╭─ Materials provided
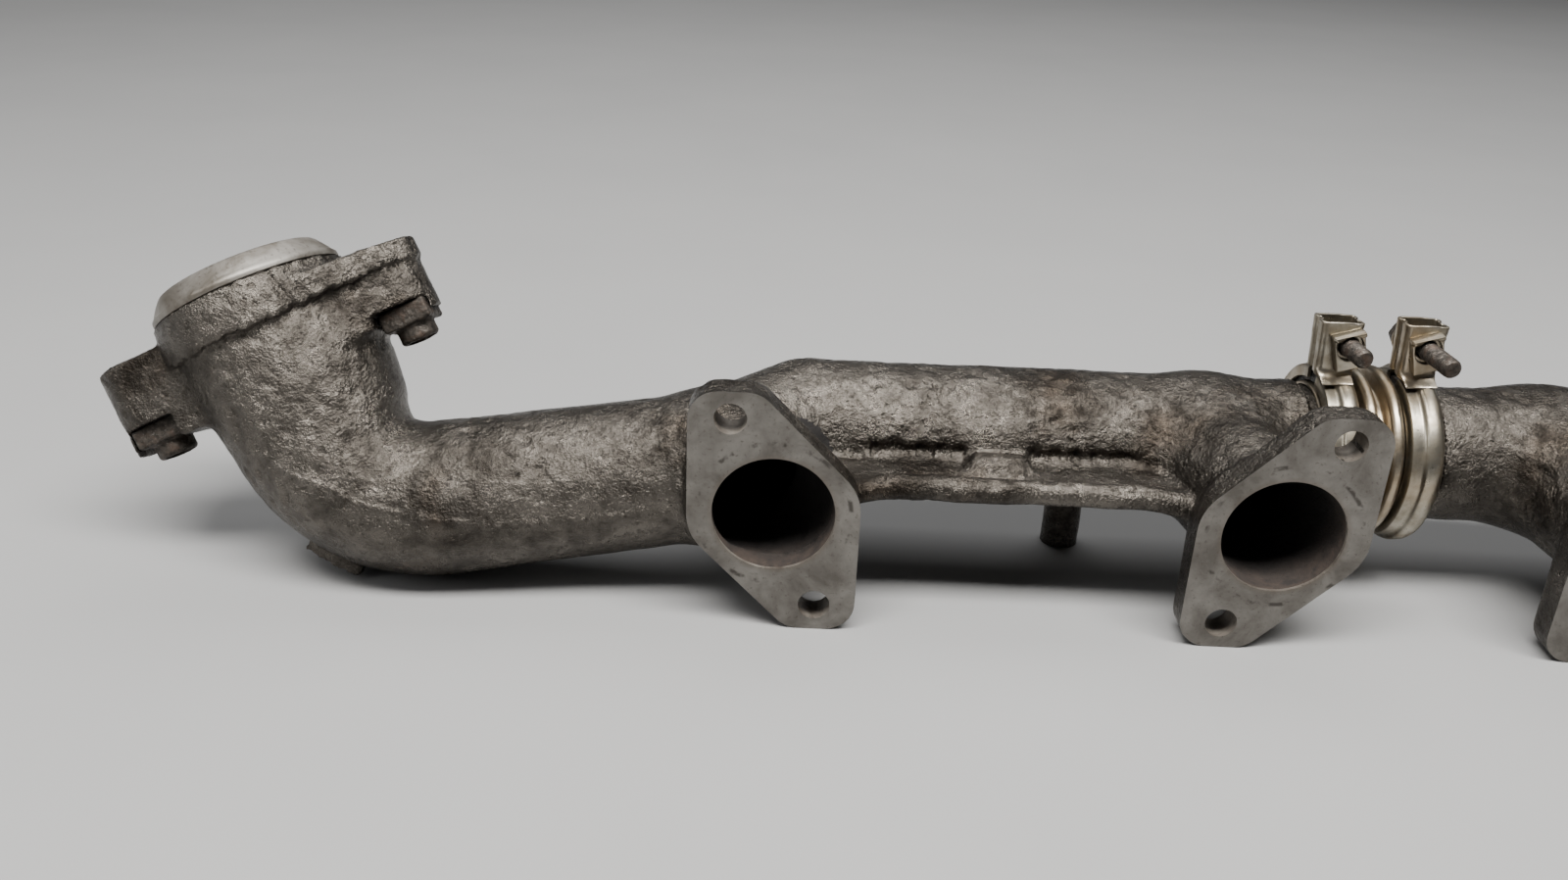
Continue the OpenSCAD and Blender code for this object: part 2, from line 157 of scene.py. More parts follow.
def cell_corners(f):
    """The eight corners of a grid cell, each with its weight at the fractions f across the cell."""
    for c in range(8):
        corner = corner_offset(c)
        w = np.ones(len(f), f.dtype)
        for k in range(3):
            w = w * (f[:, k] if corner[k] else 1 - f[:, k])
        yield corner, w


def value_noise(p, scale, octaves=1, offset=0.0):
    """Smooth random values from -1 to 1 at points p, with features about scale millimetres wide."""
    total = np.zeros(len(p), np.float32)
    weight, size = 1.0, scale
    for _ in range(octaves):
        q = p / size + offset
        cell = np.floor(q).astype(int)
        f = (q - cell).astype(np.float32)
        f = f * f * (3 - 2 * f)
        value = np.zeros(len(p), np.float32)
        for corner, w in cell_corners(f):
            i, j, k = ((cell[:, a] + corner[a]) % LATTICE_SIZE for a in range(3))
            value += w * LATTICE[i, j, k]
        total += weight * value
        weight *= 0.5
        size *= 0.5
    return total


# ---------- Distance fields ----------

FAR = 20.0
EVERYWHERE = ((-1e3,) * 3, (1e3,) * 3)


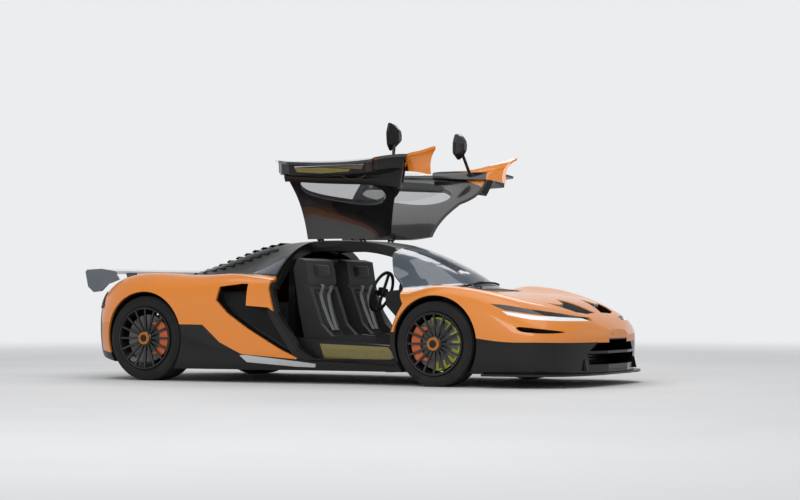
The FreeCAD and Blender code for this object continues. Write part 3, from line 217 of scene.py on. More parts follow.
def coordinates(tree):
    return add(tree, "ShaderNodeTexCoord").outputs["Object"]


def effect(tree, name, **numbers):
    """Value of a shared effect, placed in a material."""
    values = {"Vector": coordinates(tree), **numbers}
    return add(tree, "ShaderNodeGroup", values, node_tree=EFFECTS[name]).outputs["Value"]


def blended(factor, *colours):
    """Colour that goes from the first to the second; each is a socket or a plain colour."""
    a, b = [c + (1.0,) if isinstance(c, tuple) else c for c in colours]
    return add(factor.id_data, "ShaderNodeMix", {"Factor": factor, 6: a, 7: b}, data_type="RGBA").outputs[2]


def uneven(tree, rough, more):
    """Roughness that wanders softly from rough to rough + more."""
    return maths("ADD", product(effect(tree, "mottle", Scale=6.0), more), rough)


def coat(shader, colour, rough, weight):
    feed(shader, {"Base Color": colour, "Roughness": rough, "Coat Weight": weight, "Coat Roughness": COAT_ROUGH})


def own_node(tree, kind):
    """The node of this kind that a new material or world comes with."""
    return next(n for n in tree.nodes if n.bl_idname == kind)


def shader_of(material):
    return own_node(material.node_tree, "ShaderNodeBsdfPrincipled")


def new_material(name):
    material = bpy.data.materials.new(name)
    material.use_nodes = True
    return material, material.node_tree, shader_of(material)


def colours_of(name):
    """The two colours of a finish."""
    parts = tuple(part / 1000 for part in FINISHES[name][:6])
    return parts[:3], parts[3:]


def finish_material(name):
    row = dict(zip_longest(FINISH_KEYS, FINISHES[name][6:], fillvalue=0))
    material, tree, shader = new_material(name)
    detail = effect(tree, row["effect"], Scale=row["scale"])
    colour = blended(detail, *colours_of(name))
    rough = uneven(tree, row["rough"], row["rough_add"])
    if row["dust"]:
        dust = effect(tree, "road_dust", Amount=row["dust"])
        colour = blended(dust, colour, DUST)
        rough = maths("ADD", rough, product(dust, DUST_ROUGH), clamp=True)
    coat(shader, colour, rough, row["coat"])
    shader.inputs["Metallic"].default_value = row["metal"]
    if row["bump"]:
        bump = add(tree, "ShaderNodeBump", {"Strength": BUMP_STRENGTH, "Distance": row["bump"], "Height": detail})
        feed(shader, {"Normal": bump.outputs["Normal"]})
    return material


PAINTS = {name: finish_material(name) for name in FINISHES}
shader_of(PAINTS["suede"]).inputs["Sheen Weight"].default_value = 0.35
for name in ("gloss_black", "dark_weave", "satin_black", "rubber", "soft_trim", "suede"):
    shader_of(PAINTS[name]).inputs["Specular IOR Level"].default_value = 0.25
print("made", len(PAINTS), "finishes")

# %% [markdown]
# Glass is thin here, a tinted sheet that lets light through, so the shader mixes by Alpha in place of
# refracting. The lamp covers are made the same way, and a mirror is plain bright metal.
# %% Glass and mirrors
# The windows' blue grey is partly the glass's own tint and partly painted reflection of the sky.
GLASS = {"clear_glass": ((0.03, 0.036, 0.04), 0.3), "screen_glass": ((0.105, 0.14, 0.185), 0.6),
         "lamp_cover": ((0.02, 0.022, 0.025), 0.62)}
for name, (colour, alpha) in GLASS.items():
    PAINTS[name], tree, shader = new_material(name)
    tint = blended(effect(tree, "mottle", Scale=3.0), colour, tuple(0.8 * c for c in colour))
    feed(shader, {"Base Color": tint, "Roughness": 0.02, "Coat Weight": 1.0, "Coat Roughness": 0.01, "Alpha": alpha})
PAINTS["mirror_glass"], tree, shader = new_material("mirror_glass")
bright = blended(effect(tree, "mottle", Scale=5.0), (0.62, 0.66, 0.7), (0.56, 0.6, 0.64))
feed(shader, {"Base Color": bright, "Metallic": 1.0, "Roughness": 0.04})
print("glass:", list(GLASS))

# %% [markdown]
# Two solids carry two colours. The front panel is black inside its hood vents, where it lies under a curve
# that follows the hood. The lamps' light guides are white ahead and red behind, and glow softly.
# %% Two colour finishes
HOOD_START, HOOD_LEVEL = 1.9, 0.668
HOOD_FALL, HOOD_CURVE, HOOD_CROWN = 0.2525, 0.75, 0.1


def between(value, low, high):
    return product(maths("GREATER_THAN", value, low), maths("LESS_THAN", value, high))


def zoned(name, zone, outside, within, rough, coat_weight, glow=0.0):
    """Material of two colours, within where zone(x, |y|, z) gives 1."""
    material, tree, shader = new_material(name)
    x, y, z = parts_of(coordinates(tree))
    mask = zone(x, maths("ABSOLUTE", y), z)
    flake = effect(tree, "grain", Scale=1500)
    colour = blended(mask, *[blended(flake, c, tuple(0.86 * v for v in c)) for c in (outside, within)])
    coat(shader, colour, uneven(tree, rough, 0.06), coat_weight)
    if glow:
        feed(shader, {"Emission Color": colour, "Emission Strength": glow})
    return material


def in_hood_vents(x, y, z):
    ahead = maths("SUBTRACT", x, HOOD_START)
    level = z
    for term in ((ahead, HOOD_FALL), (ahead, ahead, HOOD_CURVE), (y, y, HOOD_CROWN)):
        level = maths("ADD", level, product(*term))
    limits = [between(x, 1.91, 2.17), between(y, -1.0, 0.51), between(z, 0.44, 0.7)]
    return product(maths("LESS_THAN", level, HOOD_LEVEL), *limits)


def in_tail(x, y, z):
    return maths("LESS_THAN", x, 0.0)


VENT_BLACK, LIT_WHITE, LIT_RED = (0.006, 0.006, 0.007), (0.8, 0.83, 0.87), (0.5, 0.012, 0.01)
PAINTS["front_paint"] = zoned("front_paint", in_hood_vents, colours_of("orange_paint")[0], VENT_BLACK, 0.36, 0.6)
PAINTS["bar_lamps"] = zoned("bar_lamps", in_tail, LIT_WHITE, LIT_RED, 0.15, 0.8, 0.25)
print("two colour finishes made")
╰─
Exercise directions
Repeat exactly the lines from the one containing "The FreeCAD and" through the one containing "return material, material.node_tree, shader_of(material)", both included, and nothing else.

Solution
The FreeCAD and Blender code for this object continues. Write part 3, from line 217 of scene.py on. More parts follow.
def coordinates(tree):
    return add(tree, "ShaderNodeTexCoord").outputs["Object"]


def effect(tree, name, **numbers):
    """Value of a shared effect, placed in a material."""
    values = {"Vector": coordinates(tree), **numbers}
    return add(tree, "ShaderNodeGroup", values, node_tree=EFFECTS[name]).outputs["Value"]


def blended(factor, *colours):
    """Colour that goes from the first to the second; each is a socket or a plain colour."""
    a, b = [c + (1.0,) if isinstance(c, tuple) else c for c in colours]
    return add(factor.id_data, "ShaderNodeMix", {"Factor": factor, 6: a, 7: b}, data_type="RGBA").outputs[2]


def uneven(tree, rough, more):
    """Roughness that wanders softly from rough to rough + more."""
    return maths("ADD", product(effect(tree, "mottle", Scale=6.0), more), rough)


def coat(shader, colour, rough, weight):
    feed(shader, {"Base Color": colour, "Roughness": rough, "Coat Weight": weight, "Coat Roughness": COAT_ROUGH})


def own_node(tree, kind):
    """The node of this kind that a new material or world comes with."""
    return next(n for n in tree.nodes if n.bl_idname == kind)


def shader_of(material):
    return own_node(material.node_tree, "ShaderNodeBsdfPrincipled")


def new_material(name):
    material = bpy.data.materials.new(name)
    material.use_nodes = True
    return material, material.node_tree, shader_of(material)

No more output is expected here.